Japan Economic Foundation

Chairman's Article
(excerpts from JEF's Magazine "Japan Spotlight")

79 . The World of Sumo

The World of Sumo
March/April 2004
Noboru Hatakeyama Chairman and CEO Japan Economic Foundation

Just after I entered primary school, I was not too healthy. I was frequently absent from school. Did I get bored at home? No way. I was busy watching Sumo magazines every day. I can remember every result of the great tournament held in the spring of 1943 of each wrestler who belonged to the upper division (Maku-uchi). I learned many kanji (Chinese characters) through reading Sumo magazines. I have been a crazy fan of this national sport for more than 60 years and will continue to be. It is said that the history of Sumo dates back to the seventh century when it was introduced into the Imperial Court ceremony. Any technique other than using tools could be used at that time, including kicking down the opponent. According to the Nihon Sumo Kyokai (Japan Sumo Association), ju-jutsu whose technique formed the basis of judo, now an Olympic sport, derived from Sumo. I think the rules of Sumo are the simplest of any sport. As many of you know, two almost naked players wearing silk loinclothes (mawashi) fight each other in a circle with a diameter of less than five meters. To win, you have to push your opponent out of the circle or make him fall down in the circle. Falling down means touching the ground with any part of one's body other than one's soles. Japan's professional Sumo league started in the Edo period (1603-1867).

Partly because of its simple rules, Sumo has become quite international nowadays in terms of its players and fans. There are currently 695 professional Sumo wrestlers, including those in the lower ranked divisions. In professional Sumo, there are six divisions, with the Maku-uchi division at the top and Jonokuchi at the bottom. Generally speaking, a new wrestler starts in the bottom division. If he has more wins than defeats in grand tournament that is held six times a year, then he will be promoted to a higher position, including getting promoted to higher division. This system is similar to one used in professional American baseball. Maku-uchi is similar to the Major League and Juryo, one division below, resembles the 3A league. Of these 695 Sumo wrestlers, 53, or 7.6%, are non-Japanese. Since the ratio of foreigners living in Japan to the entire population is less than 2% at the most, the Sumo world, one of the most traditional in its way of life and culture is much more open than Japanese society in general.
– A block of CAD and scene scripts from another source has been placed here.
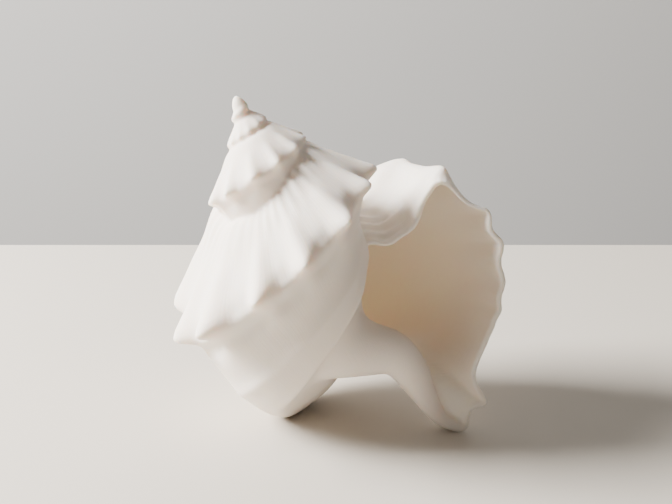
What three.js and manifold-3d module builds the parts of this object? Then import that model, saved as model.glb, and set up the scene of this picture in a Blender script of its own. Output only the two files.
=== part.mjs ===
// A knobbed whelk shell: the empty, all-white shell of a large sea snail, grown as one piece.
// It lies on the low side of its last whorl and on the tip of its canal, with its mouth forward.
//
// Millimetres, +Z up, mouth towards -Y. The origin is on the surface the shell rests on, under
// the middle of its outline.
//
// The snail grew the shell as a single tube wound round an axis. A cross-section of the tube lies
// in a half-plane that turns about that axis, so its points are pairs: the radius from the axis
// and the depth below the apex. "Turn" counts whorls, from the first one to the lip.

import * as THREE from "three";
import { mergeVertices } from "three/addons/utils/BufferGeometryUtils.js";
import Module from "manifold-3d";

const FIRST_TURN = -2.2;
const SPIRE_TURN = -0.6; // the whorls before this one are too small to show their knobs
const BODY_TURN = 1; // the last whorl, the body of the shell, starts here
const LIP_TURN = 2;
const WALL = 3.1;
const LIP_WALL = 2;
const THINS_AT = 1.85; // the wall thins from here to the lip
const CAVITY_TURN = 1.2; // the mouth is hollow back to this turn
const REST_CUT = 0.4; // how far each resting point is worn flat

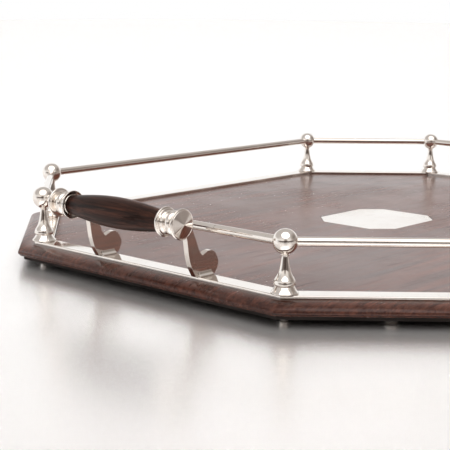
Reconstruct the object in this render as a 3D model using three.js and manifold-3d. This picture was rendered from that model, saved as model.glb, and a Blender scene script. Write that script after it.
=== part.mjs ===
// Eight-sided wooden gallery tray with plated mounts. Millimetres, +Z up, +X along the long axis
// (the handles are on the two X ends). The origin is the middle of the tray, on the surface that
// its twelve feet and nuts stand on.
import * as THREE from "three";
import { mergeVertices } from "three/addons/utils/BufferGeometryUtils.js";
import Module from "manifold-3d";

const wasm = await Module();
wasm.setup();

// ---- Driving sizes ----
const POST_SPAN_X = 490; // between the post lines of the two handle ends
const POST_SPAN_Y = 405; // between the post lines of the two long sides
const END_SIDE = 220; // post to post on a handle end
const LONG_SIDE = 326; // post to post on a long side
const CLEARANCE = 0.3; // between touching pieces

const BOARD_MARGIN = 18; // from the post line out to the board's edge
const BOARD_THICKNESS = 8;
const NOSE_HEIGHT = 5; // the board's rounded edge, from its widest line up to the top
const NOSE_UNDERCUT = 3.6; // how far the edge turns in again below that line
const BACKING_THICKNESS = 2;
const BACKING_SETBACK = 4; // the backing's edge, in from the board's
const BAND_WIDTH = 13;
const BAND_THICKNESS = 2.4;
const BAND_REBATE = 0.7; // depth that the band lies in the board
const FOOT_HEIGHT = 4.5; // from the ground to the backing

const CARTOUCHE_X = 80;
const CARTOUCHE_Y = 72;
const CARTOUCHE_CUT = 14.5; // corner cut, along each side
const CARTOUCHE_THICKNESS = 1.2;

const POST_FLARE_RADIUS = 8.3;
const POST_HEIGHT = 22.8; // from the band to the ball's seat
const POST_TOP_RADIUS = 2.1;
const STUD_RADIUS = 1.6;
const PIN_RADIUS = 1.3; // the pin that holds the ball
const PIN_LENGTH = 3.5;
const BALL_RADIUS = 7.5;
const BALL_SEAT_DEPTH = 0.6; // how far the ball comes down over the post's top
const RAIL_RADIUS = 2.75;
const RAIL_SOCKET = 2.2; // depth that a rail goes into a ball

const NUT_RADIUS = 4.75;
const NUT_FLANGE = 1.2;
const NUT_BOSS_RADIUS = 2.7;
const FOOT_RADIUS = 4.9;
const FOOT_FLAT_RADIUS = 2.4;
const FOOT_SCREW_LENGTH = 6;
const THREAD_LENGTH = 3; // depth of thread that a nut gives its stud

const GRIP_LENGTH = 83.4;
const GRIP_RADIUS = 9.8;
const GRIP_END_RADIUS = 6.3;
const GRIP_OUTBOARD = 29.5; // the grip's axis, out from the post line
const GRIP_ABOVE_BALLS = 6.7; // the grip's axis, above the balls' centres
const ROD_RADIUS = 1.8;
const ROD_INTO_CAP = 7;

const COLLAR_RADIUS = 9.1;
const COLLAR_LENGTH = 1.6;
const NECK_RADIUS = 5.4;
const COLLAR_LAP = 1; // how far the bracket's plate reaches into its collar
const BRACKET_THICKNESS = 3.8;
const BRACKET_EYE_RADIUS = 6.4;
const BRACKET_FOOT_THICKNESS = 3.2;
const BRACKET_FOOT_WIDTH = 8;
const BRACKET_BACK = 15.4; // out from the post line to the back of the arm
const BRACKET_LOBE = 12; // in from the post line to the tip of the lobe
const CAP_BEAD_RADIUS = 7.6;
const CAP_BEAD_LENGTH = 6.8;
const CAP_NECK_RADIUS = 5.2;
const CAP_NECK_LENGTH = 1.4;
const CAP_DISC_RADIUS = 9.4;
const CAP_DISC_LENGTH = 1.6;
const CAP_CONE_LENGTH = 1.8;

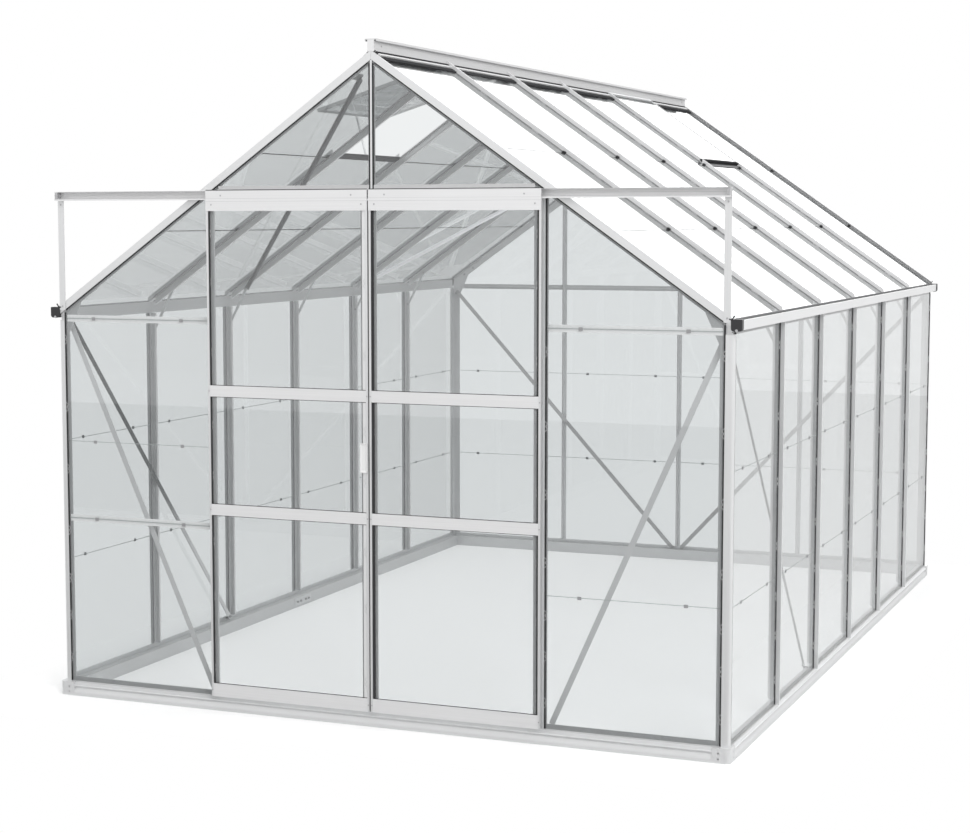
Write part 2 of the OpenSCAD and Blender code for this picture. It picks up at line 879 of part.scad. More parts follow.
module left_door_stiles() { at_left() right_door_stiles(); }
module left_door_rails() { at_left() right_door_rails(); }
module left_door_header() { at_left() right_door_header(); }
module left_door_glass() { at_left() right_door_glass(); }
module left_door_wheels() { at_left() right_door_wheels(); }
module left_door_handle() { color(handle_colour) at_left() place_door() door_handle(); }

kerb_front();
kerb_rear();
kerb_left();
kerb_right();
kerb_corners();
kerb_splices();
sill_bars();
corner_posts();
left_wall_bars();
right_wall_bars();
front_posts();
front_cross_bars();
rear_posts();
rear_cross_bars();
gable_rafters();
ridge_beam();
left_roof_bars();
right_roof_bars();
eave_beams();
gutter_floors();
gutter_faces();
gutter_end_caps();
gusset_plates();
knee_braces();
gable_braces();
side_wall_braces();
roof_braces();
door_rail();
rail_struts();
left_wall_glass();
right_wall_glass();
front_glass();
rear_glass();
left_roof_glass();
right_roof_glass();
vent_frames();
vent_glass();
vent_sills();
vent_stays();
left_door_stiles();
left_door_rails();
left_door_header();
left_door_glass();
left_door_wheels();
left_door_handle();
right_door_stiles();
right_door_rails();
right_door_header();
right_door_glass();
right_door_wheels();
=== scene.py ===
# %% [markdown]
# # A glass greenhouse on its kerb
#
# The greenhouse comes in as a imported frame: bars, glass, doors and braces at their real size and
# place, each on the body that it moves with. This lesson gives those pieces their finishes, and adds
# the small trim that the frame leaves out: seals, glazing clips, bolts, screws and the kerb's folds.
# Everything is in metres, with +Z up, the doors towards -Y and the width along X.

# %% Load the frame and note its box
import bmesh
import bpy
import json
from math import cos, pi, radians, sin, tan
from mathutils import Matrix, Vector


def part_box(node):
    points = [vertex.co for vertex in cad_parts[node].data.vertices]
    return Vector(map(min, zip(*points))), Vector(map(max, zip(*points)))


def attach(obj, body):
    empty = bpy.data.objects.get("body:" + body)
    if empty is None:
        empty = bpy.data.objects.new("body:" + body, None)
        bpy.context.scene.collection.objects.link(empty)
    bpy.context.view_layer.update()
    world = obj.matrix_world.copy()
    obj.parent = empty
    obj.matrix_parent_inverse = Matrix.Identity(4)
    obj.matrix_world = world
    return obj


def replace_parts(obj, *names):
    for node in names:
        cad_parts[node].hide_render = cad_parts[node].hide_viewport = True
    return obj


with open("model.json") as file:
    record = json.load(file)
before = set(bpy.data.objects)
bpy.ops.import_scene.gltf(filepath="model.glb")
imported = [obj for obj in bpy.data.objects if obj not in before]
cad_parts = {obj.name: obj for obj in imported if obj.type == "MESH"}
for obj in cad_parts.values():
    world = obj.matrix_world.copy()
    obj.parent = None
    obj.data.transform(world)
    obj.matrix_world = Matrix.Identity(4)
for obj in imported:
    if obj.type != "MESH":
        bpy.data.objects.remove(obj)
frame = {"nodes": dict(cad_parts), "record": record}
nodes = frame["nodes"]
scene = bpy.context.scene
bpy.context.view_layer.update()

# %% [markdown]
# ## The main sizes
#
# Trim has to sit on the bars to the millimetre, so the places of walls, bars, sheets and doors are read
# from the frame, and only offsets from them and the spacing of small parts are typed in. A frame node may
# hold several bars, such as the five uprights of one wall. They are told apart by walking over each mesh
# from vertex to vertex: every island of joined vertices is one solid, and its box says where that bar is.
# A copy of the mesh is merged first, because the frame's own triangles are loose.

# %% Boxes of the solids in a node
MM = 0.001


def islands(node):
    mesh = bmesh.new()
    mesh.from_mesh(nodes[node].data)
    bmesh.ops.remove_doubles(mesh, verts=mesh.verts, dist=0.01 * MM)
    found, seen = [], set()
    for start in mesh.verts:
        if start in seen:
            continue
        seen.add(start)
        group, queue = [], [start]
        while queue:
            vert = queue.pop()
            group.append(vert.co.copy())
            for edge in vert.link_edges:
                other = edge.other_vert(vert)
                if other not in seen:
                    seen.add(other)
                    queue.append(other)
        found.append(group)
    mesh.free()
    return found


def solid_boxes(node):
    boxes = []
    for group in islands(node):
        low = Vector([min(co[axis] for co in group) for axis in range(3)])
        high = Vector([max(co[axis] for co in group) for axis in range(3)])
        boxes.append((low, high))
    return sorted(boxes, key=lambda box: (round(box[0].y, 4), round(box[0].x, 4), round(box[0].z, 4)))


kerb_low, kerb_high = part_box("kerb_corners")
kerb_top = kerb_high.z
wall_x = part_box("corner_posts")[1].x
wall_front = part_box("corner_posts")[0].y
wall_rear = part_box("corner_posts")[1].y
print("kerb top", round(kerb_top, 4), "wall planes", [round(at, 4) for at in (wall_x, wall_front, wall_rear)])

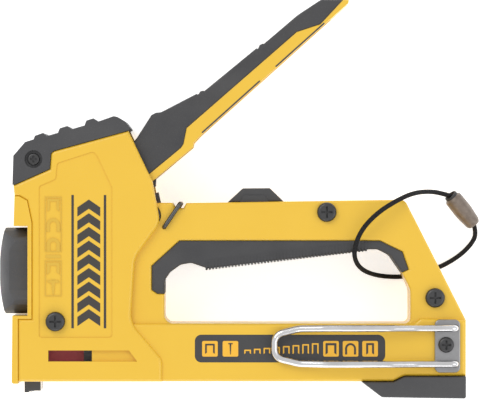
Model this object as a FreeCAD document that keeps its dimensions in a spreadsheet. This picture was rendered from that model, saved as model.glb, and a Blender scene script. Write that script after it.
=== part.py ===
import FreeCAD
import Part
import Sketcher
import math
import os
from FreeCAD import Placement, Rotation, Vector

# A hand staple gun that lies on its side, in millimetres.
# +X runs from the nose to the rear, +Y from the magazine base to the lever, +Z out of the upper side.
# The side faces of the head and of the drawer foot stand on Z = 0; the mid-plane is at Z = head_half.

DIMENSIONS = [
    # alias, value, what it is
    ("head_half", 17.0, "half width of the head, and height of the mid-plane"),
    ("base_half", 15.2, "half width of the magazine base"),
    ("bar_half", 13.5, "half width of the hand bar and the rear strut"),
    ("grip_half", 13.8, "half width of the rubber hand grip"),
    ("wall", 2.5, "thickness of the cast walls"),
    ("head_cavity", 14.5, "depth of the head cavity from the mid-plane"),
    ("base_cavity", 12.7, "depth of the base cavity from the mid-plane"),
    ("bar_cavity", 11.0, "depth of the bar cavity from the mid-plane"),
    ("edge_soft", 1.6, "rounding of the cast outer edges"),
    ("panel_depth", 0.5, "depth of the sunk panel on each side of the head"),
    ("label_depth", 0.5, "depth of the label seat on each side of the base"),
    ("label_thick", 0.4, "thickness of the label plate"),
    ("window_depth", 2.0, "depth of the seat round the magazine window"),
    ("lever_half", 12.5, "half width of the lever"),
    ("lever_core_half", 9.5, "half width of the lever under the rubber"),
    ("lever_void_half", 7.0, "half width of the channel under the lever"),
    ("lever_grip_half", 12.8, "half width of the lever rubber"),
    ("plate_half", 3.5, "half thickness of the steel drive arm"),
    ("pin_radius", 3.0, "radius of the lever pin"),
    ("running_gap", 0.05, "radial clearance of a pin in its bore"),
    ("bush_seat", 5.4, "radius of the seat round the lever pin"),
    ("pin_half", 16.0, "half length of the lever pin"),
    ("boss_radius", 3.6, "radius of the screw bosses"),
    ("screw_radius", 2.4, "radius of the housing screws"),
    ("screw_head_radius", 4.5, "radius of the housing screw heads"),
    ("screw_head_height", 2.6, "height of the housing screw heads"),
    ("magazine_half", 7.2, "half width of the slot for the magazine"),
    ("channel_half", 6.9, "half width of the magazine channel"),
    ("rail_half", 4.4, "half width of the drawer rail"),
    ("pusher_half", 5.6, "half width of the pusher"),
    ("foot_half", 17.0, "half width of the drawer foot"),
    ("blade_half", 5.5, "half width of the driver blade"),
    ("nose_half", 8.0, "half width of the nose guide"),
    ("striker_half", 11.0, "half width of the striker"),
    ("knob_dome", 14.6, "radius of the knob front across its width"),
    ("knob_bow", 68.0, "radius of the knob front along its length"),
    ("spindle_radius", 4.0, "radius of the knob spindle"),
    ("bail_radius", 1.0, "radius of the lock bail wire"),
    ("hook_radius", 1.6, "radius of the belt hook wire"),
    ("hook_plate_thick", 1.5, "thickness of the belt hook plate"),
    ("cord_radius", 1.1, "radius of the lanyard cord"),
    ("clasp_radius", 4.3, "radius of the lanyard clasp"),
]

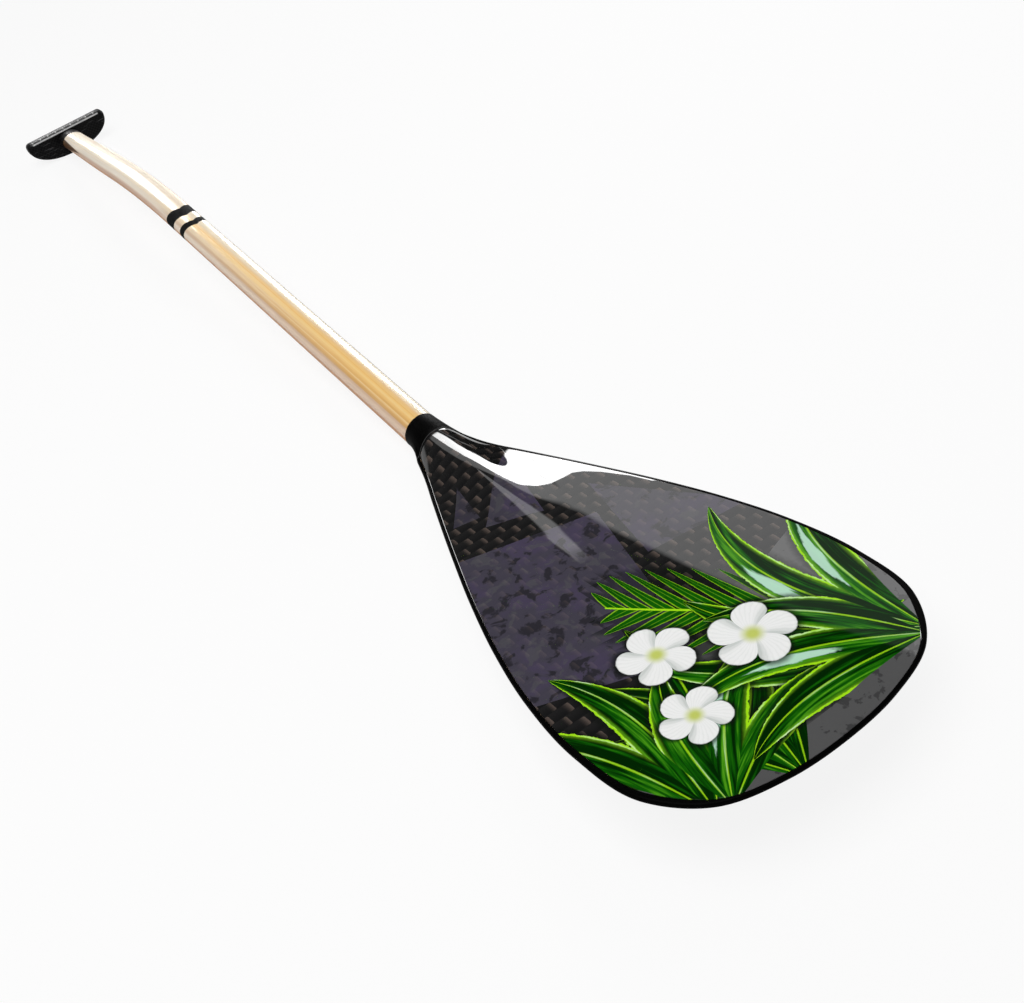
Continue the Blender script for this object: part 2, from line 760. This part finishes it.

Of the 53 non-Japanese mentioned above, 35 are from Mongolia, four from Russia, three from China, two each from South Korea, Brazil and Tonga and one each from the other five countries. In Maku-uchi, there are 42 wrestlers headed by Yokozuna Asashoryu from Mongolia. Asashoryu is the 68th Yokozuna and the third non-Japanese to hold the title. The other two were Akebono and Musashimaru from Hawaii, who later adopted Japanese nationality. From Hawaii, there were two other famous wrestlers, Takamiyama and Konishiki. Whenever one of these Americans got the championship in a grand tournament, the President of the United States always sent a telegram to congratulate him. President Jacques Chirac of France is highly respected in Japan for his profound knowledge and interest in Japanese culture and tradition, including Sumo. It is often jokingly said in Japan that the French Embassy in Japan is always busy when a Sumo grand tournament is being held because it has to report the results to the Palais de l'Elysee every day. I hope this is true although I am afraid this might not be the case.

In the Maku-uchi division, there are 42 wrestlers. Kokkai, meaning "Black Sea," from Georgia, is the youngest at 22 years old. Asashoryu and another wrestler from Mongolia are both 23 years old. The fact that the three youngest wrestlers are all from other countries may reflect the aging of Japanese society.

The other day, the Ambassador from Paraguay to Japan, Miguel A. Solano Lopez, kindly visited my office to say farewell to me. He had been in Japan for almost seven years, and was highly respected by the Japanese and foreign diplomats here in Tokyo. He is a keen fan of Sumo, and took a photograph of Kyokushuzan, another Mongolian Sumo wrestler, with his arm upon the shoulder of a high school student standing in line with him. This was five years ago and the high school boy has become Asashoryu. Last year, Asashoryu was criticized rather harshly for his bad manners in the tournament by those who think a Yokozuna should serve as a model of politeness, modesty and other virtues.

His impoliteness towards Kyokushuzan by grabbing his hair in the match and throwing sagari (loincloth strings) against him after the other match was blamed. Kyokushuzan was the pioneer among Mongolian Sumo wrestlers. However, Ambassador Lopez told me, the attitude of Asashoryu had greatly improved in the grand tournament held in January. Ambassador Lopez is an acute observer not only of Sumo per se but of the culture that goes with it.

With this international diversification of wrestlers and fans, Sumo might deserve to be picked up as an Olympic sport in the not so distant future. If this should happen, however, the gold medal for Sumo may be given to Mongolia rather than Japan.